Assault study action call

Ian Powell
Ian Powell
University of Otago research highlighting high levels of assault on public hospital nurses and other workers is a timely ''wake-up call'' requiring serious attention by district health boards, Ian Powell, executive director of the Association of Salaried Medical Specialists, says.

The research study, published yesterday, showed 38% of public hospital staff had been physically assaulted in the previous year.

A survey, carried out as part of the study into patient aggression experienced by staff in a public hospital, included responses from 227 people and focused on healthcare staff working at a single district health board.

Responses showed 93% of the surveyed healthcare workers had experienced verbal anger at work in the previous year, and physical aggression was experienced by 65%.

A total of 43% of nurses reported they had been physically assaulted during the previous 12 months, compared with 14% of doctors.

It is understood the research was undertaken at Dunedin Hospital, but researchers said the survey had been undertaken on a confidential basis and, accordingly, they could not identify the participating hospital.

The Otago researchers were Dr Nicola Swain, Dr Chris Gale and Dr Rachel Greenwood.

Mr Powell said the study's assault figures were a ''wake-up call'' and ''concerning'' and were significantly higher than he would have expected.

It was ''unacceptable'' healthcare workers were being assaulted while doing their jobs, he said.

DHB administrators and other health planners needed to take a considered look at the figures to see how they could be reduced, and the situation should not be swept under the carpet, he said.

New Zealand Nurses Organisation associate industrial services manager Glenda Alexander, of Dunedin, was pleased the study's publication had highlighted an ''unacceptable'' situation being faced by nurses.

Nurses for some years had been concerned about aggression and assaults in the workplace, and some staff had felt the situation needed considerably more attention and priority.

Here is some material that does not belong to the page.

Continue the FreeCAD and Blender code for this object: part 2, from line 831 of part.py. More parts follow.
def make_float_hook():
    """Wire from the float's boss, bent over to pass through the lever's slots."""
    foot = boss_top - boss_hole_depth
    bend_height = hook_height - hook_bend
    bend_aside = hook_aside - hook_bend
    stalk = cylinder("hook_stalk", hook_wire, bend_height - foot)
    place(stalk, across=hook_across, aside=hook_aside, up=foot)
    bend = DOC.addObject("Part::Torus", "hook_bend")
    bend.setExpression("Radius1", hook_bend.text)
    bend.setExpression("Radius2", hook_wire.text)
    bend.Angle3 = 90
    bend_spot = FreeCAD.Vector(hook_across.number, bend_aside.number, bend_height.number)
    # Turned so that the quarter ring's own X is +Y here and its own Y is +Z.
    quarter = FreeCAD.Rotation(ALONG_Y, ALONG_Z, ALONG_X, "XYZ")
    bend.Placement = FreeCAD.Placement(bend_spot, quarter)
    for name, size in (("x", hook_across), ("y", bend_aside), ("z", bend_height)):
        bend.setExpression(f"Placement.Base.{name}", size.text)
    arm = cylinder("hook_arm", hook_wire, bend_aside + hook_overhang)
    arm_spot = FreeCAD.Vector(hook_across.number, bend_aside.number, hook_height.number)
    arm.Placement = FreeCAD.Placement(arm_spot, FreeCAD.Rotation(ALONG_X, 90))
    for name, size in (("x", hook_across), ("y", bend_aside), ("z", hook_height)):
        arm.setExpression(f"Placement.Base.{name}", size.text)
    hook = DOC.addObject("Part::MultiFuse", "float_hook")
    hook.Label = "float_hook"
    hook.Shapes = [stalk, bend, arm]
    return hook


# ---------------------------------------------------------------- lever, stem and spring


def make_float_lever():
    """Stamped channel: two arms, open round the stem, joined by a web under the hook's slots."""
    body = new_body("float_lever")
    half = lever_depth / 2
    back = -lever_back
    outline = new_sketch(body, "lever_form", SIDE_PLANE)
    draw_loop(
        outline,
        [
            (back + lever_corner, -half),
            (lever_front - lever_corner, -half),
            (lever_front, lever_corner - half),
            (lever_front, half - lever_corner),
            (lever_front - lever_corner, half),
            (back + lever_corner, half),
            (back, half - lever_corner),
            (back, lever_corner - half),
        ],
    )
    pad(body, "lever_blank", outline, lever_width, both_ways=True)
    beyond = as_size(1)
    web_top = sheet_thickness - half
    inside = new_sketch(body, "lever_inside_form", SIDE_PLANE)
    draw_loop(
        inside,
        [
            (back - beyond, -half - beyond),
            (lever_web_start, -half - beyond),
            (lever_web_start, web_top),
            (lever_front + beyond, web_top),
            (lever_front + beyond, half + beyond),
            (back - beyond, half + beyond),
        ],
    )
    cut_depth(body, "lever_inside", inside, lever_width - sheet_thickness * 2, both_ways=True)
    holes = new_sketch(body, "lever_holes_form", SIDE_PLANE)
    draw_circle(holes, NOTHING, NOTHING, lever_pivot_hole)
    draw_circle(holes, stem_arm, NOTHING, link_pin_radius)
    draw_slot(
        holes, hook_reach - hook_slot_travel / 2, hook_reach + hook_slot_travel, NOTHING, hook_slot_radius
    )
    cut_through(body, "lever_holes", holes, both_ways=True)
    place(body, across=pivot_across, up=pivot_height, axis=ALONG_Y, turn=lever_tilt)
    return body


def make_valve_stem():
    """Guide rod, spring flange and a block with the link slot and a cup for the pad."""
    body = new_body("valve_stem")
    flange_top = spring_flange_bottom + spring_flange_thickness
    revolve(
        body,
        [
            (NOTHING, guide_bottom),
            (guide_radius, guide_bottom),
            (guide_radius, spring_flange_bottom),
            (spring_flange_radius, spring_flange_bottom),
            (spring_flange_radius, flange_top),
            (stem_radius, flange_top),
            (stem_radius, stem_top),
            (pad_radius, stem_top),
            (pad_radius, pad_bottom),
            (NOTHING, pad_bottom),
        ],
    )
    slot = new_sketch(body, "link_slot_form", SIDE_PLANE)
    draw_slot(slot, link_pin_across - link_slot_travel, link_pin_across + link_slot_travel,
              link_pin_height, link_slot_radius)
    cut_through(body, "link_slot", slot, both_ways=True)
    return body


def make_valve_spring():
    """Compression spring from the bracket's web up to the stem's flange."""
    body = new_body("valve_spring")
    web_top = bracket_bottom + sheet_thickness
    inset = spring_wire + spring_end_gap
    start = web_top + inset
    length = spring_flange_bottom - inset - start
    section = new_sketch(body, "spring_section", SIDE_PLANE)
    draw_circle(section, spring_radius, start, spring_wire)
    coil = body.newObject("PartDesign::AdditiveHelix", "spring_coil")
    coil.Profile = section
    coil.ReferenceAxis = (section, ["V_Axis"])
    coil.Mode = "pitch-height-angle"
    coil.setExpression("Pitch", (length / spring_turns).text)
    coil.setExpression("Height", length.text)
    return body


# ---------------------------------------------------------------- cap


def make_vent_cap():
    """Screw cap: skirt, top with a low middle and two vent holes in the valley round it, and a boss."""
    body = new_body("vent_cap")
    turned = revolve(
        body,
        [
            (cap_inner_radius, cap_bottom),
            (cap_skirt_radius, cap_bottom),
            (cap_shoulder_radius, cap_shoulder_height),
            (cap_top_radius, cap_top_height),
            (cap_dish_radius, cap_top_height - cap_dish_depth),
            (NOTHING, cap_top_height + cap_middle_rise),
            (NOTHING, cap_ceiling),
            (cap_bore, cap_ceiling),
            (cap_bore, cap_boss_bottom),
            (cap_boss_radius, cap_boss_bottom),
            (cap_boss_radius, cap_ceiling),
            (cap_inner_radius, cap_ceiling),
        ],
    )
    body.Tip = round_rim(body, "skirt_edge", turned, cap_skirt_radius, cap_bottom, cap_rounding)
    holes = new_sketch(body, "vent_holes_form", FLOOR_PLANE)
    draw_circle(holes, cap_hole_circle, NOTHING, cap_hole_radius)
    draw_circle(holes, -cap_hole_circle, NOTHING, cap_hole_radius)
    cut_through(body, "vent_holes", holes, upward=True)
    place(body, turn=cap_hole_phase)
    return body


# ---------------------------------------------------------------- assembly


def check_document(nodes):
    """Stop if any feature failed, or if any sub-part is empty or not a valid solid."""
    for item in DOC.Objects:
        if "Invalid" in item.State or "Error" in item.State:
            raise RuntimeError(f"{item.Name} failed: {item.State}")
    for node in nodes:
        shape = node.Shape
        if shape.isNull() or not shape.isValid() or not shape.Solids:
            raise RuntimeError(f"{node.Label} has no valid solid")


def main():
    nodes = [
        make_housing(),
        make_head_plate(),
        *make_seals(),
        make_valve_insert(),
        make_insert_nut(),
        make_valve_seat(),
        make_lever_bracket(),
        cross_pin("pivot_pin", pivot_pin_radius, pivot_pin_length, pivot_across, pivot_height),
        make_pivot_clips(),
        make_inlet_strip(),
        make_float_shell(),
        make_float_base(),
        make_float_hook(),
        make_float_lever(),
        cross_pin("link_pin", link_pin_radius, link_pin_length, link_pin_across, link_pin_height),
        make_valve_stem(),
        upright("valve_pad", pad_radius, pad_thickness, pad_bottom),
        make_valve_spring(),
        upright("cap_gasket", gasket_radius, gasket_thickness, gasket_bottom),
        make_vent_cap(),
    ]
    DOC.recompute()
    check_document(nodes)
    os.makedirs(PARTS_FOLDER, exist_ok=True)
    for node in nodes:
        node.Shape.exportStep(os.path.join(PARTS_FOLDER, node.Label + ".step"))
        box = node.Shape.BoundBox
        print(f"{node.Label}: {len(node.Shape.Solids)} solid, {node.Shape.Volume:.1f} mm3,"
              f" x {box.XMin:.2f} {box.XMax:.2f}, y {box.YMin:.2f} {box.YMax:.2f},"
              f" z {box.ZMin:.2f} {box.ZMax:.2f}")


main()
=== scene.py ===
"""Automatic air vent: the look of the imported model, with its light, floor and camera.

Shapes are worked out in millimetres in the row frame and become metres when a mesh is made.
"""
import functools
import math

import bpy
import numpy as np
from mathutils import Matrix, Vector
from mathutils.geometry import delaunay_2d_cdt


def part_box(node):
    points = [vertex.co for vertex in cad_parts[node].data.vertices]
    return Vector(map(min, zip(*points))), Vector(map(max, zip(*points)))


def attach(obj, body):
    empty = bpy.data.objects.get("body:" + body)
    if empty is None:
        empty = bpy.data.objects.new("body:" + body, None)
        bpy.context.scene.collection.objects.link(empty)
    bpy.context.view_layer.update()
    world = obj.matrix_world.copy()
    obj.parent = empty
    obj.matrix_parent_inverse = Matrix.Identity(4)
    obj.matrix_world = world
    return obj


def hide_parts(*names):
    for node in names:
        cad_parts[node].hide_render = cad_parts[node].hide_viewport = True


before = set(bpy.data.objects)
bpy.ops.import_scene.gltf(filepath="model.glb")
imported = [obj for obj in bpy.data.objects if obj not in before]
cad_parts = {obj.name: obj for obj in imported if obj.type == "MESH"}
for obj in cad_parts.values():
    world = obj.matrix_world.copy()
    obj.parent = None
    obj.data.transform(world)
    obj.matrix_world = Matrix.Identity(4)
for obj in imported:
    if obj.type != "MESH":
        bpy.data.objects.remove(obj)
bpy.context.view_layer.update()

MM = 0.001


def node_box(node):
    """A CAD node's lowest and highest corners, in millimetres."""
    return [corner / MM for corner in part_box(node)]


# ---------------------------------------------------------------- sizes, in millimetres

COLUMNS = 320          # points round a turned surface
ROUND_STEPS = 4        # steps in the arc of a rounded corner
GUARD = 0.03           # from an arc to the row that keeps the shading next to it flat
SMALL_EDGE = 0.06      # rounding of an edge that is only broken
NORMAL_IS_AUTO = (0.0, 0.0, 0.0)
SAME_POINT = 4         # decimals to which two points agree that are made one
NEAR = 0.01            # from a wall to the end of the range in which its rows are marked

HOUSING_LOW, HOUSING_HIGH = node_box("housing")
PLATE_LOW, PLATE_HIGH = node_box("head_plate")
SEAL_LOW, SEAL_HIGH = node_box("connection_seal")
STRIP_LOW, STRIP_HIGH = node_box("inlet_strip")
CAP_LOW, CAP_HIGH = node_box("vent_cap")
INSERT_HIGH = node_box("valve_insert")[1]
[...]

Some training and procedures were in place to help counter the problems, but nurses should not have to accept assaults as ''part of the job''.

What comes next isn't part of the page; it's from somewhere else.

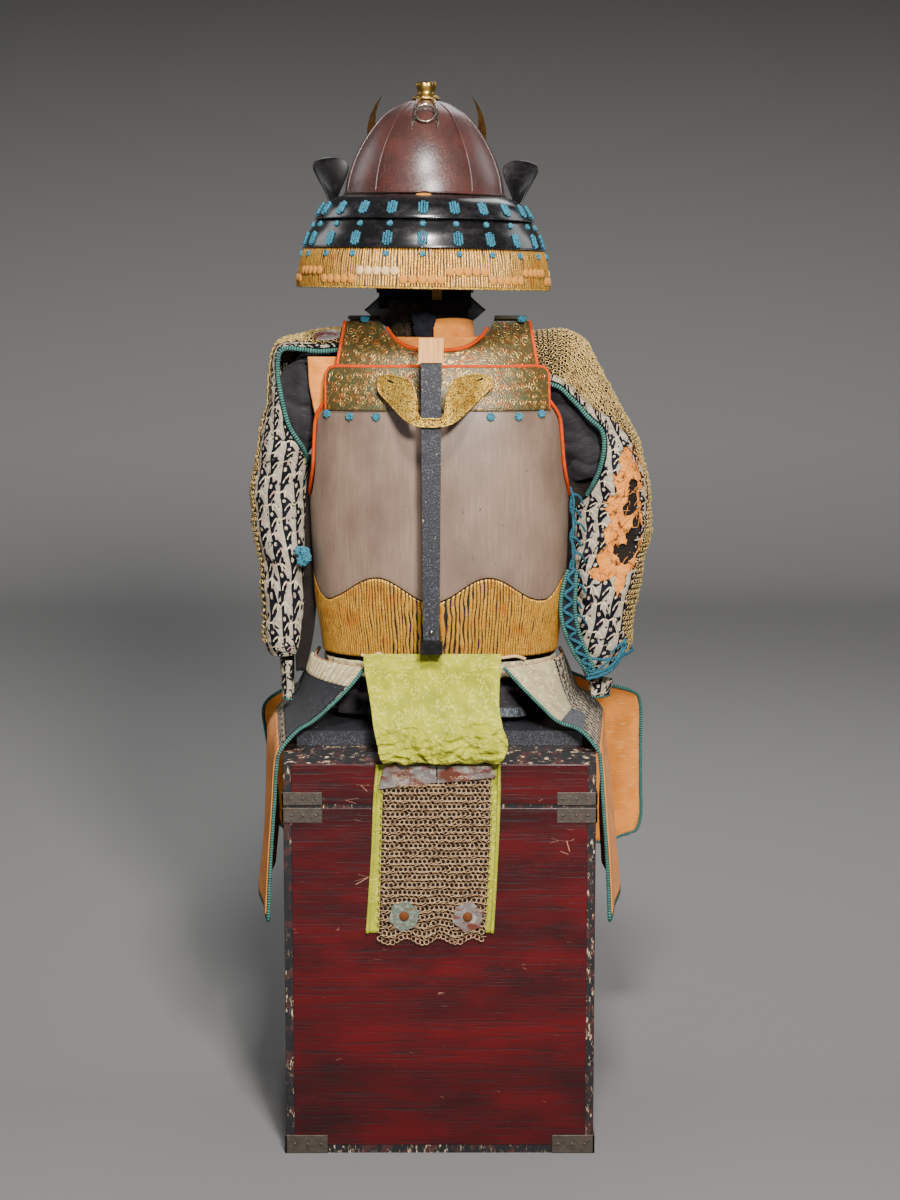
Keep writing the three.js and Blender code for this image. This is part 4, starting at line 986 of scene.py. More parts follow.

Assaults and aggressive behaviour were clearly workplace health and safety issues, and DHB administrators and other health planners had to take that fully into account.

More strategies should be put in place to reduce aggression and assaults, she said.

Dr Gale is a consultant psychiatrist at the Southern District Health Board and a senior lecturer in the Otago University department of psychological medicine.

Dr Swain and he were developing a proposed trial programme that aimed to reduce aggression and assaults, including by increasing communication skills.

The study was published in the New Zealand Medical Journal.

• The Ministry of Health was approached for comment about any concerns arising from the figures and any possible solutions.

A spokeswoman said it was an ''operational'' matter for DHBs and referred comment to the DHBs.